## Task instructions
Copy, without any alteration, the lines from the one that includes "bpy.data.objects.remove(obj)" up to and including the one that includes "cad_parts[member].parent = rigid_bodies[body]".

## Information shown
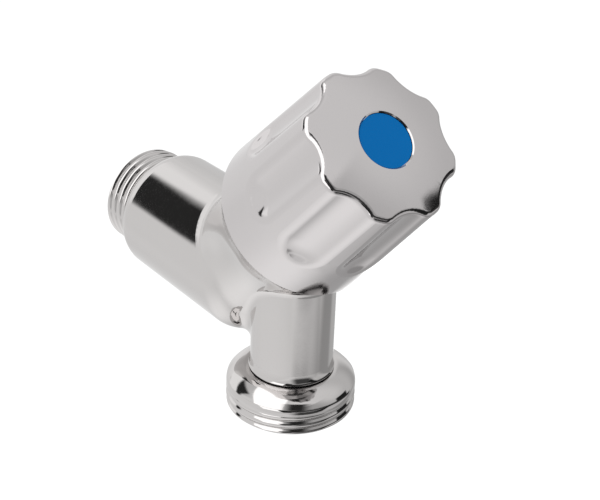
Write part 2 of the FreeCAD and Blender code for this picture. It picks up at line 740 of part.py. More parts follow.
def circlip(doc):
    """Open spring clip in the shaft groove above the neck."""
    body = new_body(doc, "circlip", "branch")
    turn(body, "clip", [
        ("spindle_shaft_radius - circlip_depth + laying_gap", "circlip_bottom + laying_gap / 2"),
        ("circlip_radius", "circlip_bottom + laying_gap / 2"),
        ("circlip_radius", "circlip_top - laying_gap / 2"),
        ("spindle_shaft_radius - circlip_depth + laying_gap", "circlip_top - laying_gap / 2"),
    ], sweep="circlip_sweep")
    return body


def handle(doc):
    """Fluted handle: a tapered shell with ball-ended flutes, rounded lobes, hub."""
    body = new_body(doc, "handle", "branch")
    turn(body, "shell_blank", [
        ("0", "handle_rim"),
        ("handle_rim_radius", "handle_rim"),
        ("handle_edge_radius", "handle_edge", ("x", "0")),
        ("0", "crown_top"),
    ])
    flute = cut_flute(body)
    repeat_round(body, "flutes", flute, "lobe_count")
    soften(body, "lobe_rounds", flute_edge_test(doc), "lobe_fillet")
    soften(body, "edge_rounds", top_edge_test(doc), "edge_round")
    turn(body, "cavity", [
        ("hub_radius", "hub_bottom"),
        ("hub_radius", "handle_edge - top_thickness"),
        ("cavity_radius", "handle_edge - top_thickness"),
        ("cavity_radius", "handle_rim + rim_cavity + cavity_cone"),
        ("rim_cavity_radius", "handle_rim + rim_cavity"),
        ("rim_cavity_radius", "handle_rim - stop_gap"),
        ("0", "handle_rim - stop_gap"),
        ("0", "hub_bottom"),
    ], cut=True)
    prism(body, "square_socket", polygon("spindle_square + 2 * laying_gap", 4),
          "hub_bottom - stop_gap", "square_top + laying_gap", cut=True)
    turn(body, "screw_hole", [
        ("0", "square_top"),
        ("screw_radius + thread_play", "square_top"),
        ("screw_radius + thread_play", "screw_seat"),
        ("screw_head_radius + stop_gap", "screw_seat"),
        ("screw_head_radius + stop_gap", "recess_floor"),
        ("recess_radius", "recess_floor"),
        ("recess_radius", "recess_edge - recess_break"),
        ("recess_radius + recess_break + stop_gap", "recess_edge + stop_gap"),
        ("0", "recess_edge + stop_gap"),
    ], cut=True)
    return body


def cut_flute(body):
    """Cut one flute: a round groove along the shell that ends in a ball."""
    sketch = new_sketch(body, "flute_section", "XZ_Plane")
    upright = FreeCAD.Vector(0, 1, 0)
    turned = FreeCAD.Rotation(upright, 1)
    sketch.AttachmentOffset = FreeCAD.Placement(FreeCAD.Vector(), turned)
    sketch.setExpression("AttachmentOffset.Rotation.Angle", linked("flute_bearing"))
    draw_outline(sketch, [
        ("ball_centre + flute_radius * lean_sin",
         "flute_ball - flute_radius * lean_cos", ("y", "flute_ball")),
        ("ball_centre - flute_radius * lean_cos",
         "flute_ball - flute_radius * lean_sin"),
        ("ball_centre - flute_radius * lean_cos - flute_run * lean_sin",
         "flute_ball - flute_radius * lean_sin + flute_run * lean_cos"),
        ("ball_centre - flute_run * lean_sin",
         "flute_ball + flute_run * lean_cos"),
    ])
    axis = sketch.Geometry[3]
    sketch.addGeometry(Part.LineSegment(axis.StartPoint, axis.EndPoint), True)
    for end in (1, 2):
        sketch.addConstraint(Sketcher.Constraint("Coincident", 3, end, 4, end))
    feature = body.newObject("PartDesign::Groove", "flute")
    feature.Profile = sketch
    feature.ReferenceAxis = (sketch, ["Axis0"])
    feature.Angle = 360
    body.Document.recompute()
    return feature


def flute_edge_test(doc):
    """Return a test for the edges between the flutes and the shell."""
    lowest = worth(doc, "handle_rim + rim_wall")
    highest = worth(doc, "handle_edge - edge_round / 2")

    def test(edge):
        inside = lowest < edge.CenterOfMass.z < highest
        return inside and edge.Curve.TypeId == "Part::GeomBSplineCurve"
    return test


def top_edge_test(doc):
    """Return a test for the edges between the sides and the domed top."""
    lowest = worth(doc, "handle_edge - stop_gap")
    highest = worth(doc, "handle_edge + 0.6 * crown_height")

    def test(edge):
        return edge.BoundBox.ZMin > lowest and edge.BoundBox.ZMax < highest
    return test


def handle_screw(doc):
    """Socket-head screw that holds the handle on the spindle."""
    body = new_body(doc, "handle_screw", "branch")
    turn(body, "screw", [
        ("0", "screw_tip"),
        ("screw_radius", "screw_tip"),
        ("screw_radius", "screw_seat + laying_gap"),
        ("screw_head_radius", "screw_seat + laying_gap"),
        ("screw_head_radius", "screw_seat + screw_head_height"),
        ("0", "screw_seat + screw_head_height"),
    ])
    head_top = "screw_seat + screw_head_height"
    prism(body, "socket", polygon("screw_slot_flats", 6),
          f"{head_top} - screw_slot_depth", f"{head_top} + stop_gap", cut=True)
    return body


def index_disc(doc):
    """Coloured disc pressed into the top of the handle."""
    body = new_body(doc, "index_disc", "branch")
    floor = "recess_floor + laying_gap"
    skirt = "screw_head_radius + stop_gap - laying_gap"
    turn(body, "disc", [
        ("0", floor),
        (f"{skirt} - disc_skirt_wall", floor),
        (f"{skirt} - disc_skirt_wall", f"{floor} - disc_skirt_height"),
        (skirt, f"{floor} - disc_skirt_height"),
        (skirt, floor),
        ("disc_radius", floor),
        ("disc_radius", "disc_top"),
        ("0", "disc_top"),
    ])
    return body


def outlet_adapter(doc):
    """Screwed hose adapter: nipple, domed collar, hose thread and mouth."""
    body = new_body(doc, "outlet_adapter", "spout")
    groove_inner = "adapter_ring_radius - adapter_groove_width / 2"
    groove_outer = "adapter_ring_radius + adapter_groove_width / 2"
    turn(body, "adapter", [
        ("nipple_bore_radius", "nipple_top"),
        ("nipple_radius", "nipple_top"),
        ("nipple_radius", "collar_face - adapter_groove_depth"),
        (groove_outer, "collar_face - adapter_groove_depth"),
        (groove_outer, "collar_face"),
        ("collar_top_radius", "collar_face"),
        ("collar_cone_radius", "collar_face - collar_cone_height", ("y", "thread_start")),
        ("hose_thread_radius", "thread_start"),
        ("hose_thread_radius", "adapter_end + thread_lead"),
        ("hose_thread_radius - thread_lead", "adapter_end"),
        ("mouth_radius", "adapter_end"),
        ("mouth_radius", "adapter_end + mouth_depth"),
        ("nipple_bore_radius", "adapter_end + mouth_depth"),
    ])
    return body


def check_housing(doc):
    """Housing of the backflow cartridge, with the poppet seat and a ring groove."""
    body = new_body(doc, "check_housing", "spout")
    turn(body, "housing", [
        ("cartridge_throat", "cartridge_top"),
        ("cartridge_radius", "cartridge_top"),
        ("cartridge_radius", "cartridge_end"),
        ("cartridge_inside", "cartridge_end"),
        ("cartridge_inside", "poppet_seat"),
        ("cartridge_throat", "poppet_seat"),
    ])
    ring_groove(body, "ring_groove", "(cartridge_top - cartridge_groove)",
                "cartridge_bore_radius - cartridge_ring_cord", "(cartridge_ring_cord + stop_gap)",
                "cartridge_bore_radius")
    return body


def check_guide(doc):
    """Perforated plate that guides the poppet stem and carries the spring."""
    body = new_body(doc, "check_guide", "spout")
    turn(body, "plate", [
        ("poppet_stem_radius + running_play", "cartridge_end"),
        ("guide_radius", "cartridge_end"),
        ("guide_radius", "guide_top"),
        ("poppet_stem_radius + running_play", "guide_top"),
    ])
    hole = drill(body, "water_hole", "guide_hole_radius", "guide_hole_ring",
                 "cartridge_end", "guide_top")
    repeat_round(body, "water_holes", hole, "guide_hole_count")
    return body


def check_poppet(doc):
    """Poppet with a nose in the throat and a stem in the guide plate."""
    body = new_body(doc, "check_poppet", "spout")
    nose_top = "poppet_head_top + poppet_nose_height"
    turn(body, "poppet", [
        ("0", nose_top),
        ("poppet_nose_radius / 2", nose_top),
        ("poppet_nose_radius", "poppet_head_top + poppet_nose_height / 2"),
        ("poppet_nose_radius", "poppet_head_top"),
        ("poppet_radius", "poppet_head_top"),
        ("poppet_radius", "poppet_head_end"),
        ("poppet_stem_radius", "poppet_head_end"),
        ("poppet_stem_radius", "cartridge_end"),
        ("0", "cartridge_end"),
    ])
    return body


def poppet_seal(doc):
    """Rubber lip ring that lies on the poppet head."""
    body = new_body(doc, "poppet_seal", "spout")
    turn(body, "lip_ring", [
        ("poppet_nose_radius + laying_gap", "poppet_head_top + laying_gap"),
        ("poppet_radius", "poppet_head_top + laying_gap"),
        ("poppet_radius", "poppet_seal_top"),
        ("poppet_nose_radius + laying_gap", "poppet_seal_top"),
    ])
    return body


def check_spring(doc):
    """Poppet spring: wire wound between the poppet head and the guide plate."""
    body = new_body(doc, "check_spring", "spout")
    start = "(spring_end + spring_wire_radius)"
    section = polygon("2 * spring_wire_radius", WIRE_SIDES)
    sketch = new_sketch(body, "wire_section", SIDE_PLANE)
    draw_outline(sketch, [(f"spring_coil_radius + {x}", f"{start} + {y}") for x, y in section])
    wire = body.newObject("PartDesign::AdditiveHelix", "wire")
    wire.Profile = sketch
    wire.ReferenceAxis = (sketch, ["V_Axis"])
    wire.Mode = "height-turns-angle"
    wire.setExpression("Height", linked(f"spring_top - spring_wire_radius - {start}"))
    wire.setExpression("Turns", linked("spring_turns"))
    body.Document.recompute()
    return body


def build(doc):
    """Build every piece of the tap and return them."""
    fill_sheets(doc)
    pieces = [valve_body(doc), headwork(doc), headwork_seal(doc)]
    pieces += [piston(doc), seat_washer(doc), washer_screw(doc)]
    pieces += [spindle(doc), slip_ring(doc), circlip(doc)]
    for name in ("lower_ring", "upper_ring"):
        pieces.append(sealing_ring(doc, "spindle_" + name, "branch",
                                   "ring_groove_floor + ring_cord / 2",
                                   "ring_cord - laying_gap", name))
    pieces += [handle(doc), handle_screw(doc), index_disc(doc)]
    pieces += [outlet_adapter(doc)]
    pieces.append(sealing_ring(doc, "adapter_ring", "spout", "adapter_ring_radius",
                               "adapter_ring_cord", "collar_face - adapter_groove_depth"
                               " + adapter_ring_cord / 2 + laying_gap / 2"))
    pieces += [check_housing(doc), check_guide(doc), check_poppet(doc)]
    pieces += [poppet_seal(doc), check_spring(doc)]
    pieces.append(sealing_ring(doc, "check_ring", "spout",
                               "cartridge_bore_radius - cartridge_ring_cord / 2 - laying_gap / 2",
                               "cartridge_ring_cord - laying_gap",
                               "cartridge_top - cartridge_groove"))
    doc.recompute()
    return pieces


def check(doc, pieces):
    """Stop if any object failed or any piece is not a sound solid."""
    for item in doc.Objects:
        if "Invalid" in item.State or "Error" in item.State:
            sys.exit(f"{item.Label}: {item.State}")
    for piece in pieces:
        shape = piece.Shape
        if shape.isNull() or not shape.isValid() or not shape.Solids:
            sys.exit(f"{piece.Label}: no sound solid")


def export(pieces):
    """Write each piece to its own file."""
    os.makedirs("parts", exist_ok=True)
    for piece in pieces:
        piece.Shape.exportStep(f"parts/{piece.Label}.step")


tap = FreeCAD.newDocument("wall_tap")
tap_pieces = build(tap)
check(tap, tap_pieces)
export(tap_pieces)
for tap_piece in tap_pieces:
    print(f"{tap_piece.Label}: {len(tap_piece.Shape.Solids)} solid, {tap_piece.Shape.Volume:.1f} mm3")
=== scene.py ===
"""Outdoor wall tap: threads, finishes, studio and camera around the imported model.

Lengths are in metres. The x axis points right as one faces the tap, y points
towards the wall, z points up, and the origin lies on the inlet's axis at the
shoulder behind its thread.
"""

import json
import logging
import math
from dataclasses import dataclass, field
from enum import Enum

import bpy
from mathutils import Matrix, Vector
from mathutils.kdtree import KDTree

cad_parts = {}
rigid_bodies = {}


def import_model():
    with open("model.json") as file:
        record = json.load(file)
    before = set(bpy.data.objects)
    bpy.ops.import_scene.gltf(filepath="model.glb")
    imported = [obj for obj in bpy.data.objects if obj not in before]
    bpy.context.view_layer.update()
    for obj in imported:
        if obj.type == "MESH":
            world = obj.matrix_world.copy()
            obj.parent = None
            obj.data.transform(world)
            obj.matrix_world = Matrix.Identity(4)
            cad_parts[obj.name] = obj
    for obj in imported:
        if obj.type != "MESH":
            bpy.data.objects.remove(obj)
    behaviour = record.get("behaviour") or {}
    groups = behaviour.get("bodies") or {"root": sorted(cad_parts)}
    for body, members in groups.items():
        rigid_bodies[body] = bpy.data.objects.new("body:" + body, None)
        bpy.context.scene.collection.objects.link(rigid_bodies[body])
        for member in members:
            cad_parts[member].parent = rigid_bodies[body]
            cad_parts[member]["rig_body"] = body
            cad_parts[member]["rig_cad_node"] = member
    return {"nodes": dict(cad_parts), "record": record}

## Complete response
            bpy.data.objects.remove(obj)
    behaviour = record.get("behaviour") or {}
    groups = behaviour.get("bodies") or {"root": sorted(cad_parts)}
    for body, members in groups.items():
        rigid_bodies[body] = bpy.data.objects.new("body:" + body, None)
        bpy.context.scene.collection.objects.link(rigid_bodies[body])
        for member in members:
            cad_parts[member].parent = rigid_bodies[body]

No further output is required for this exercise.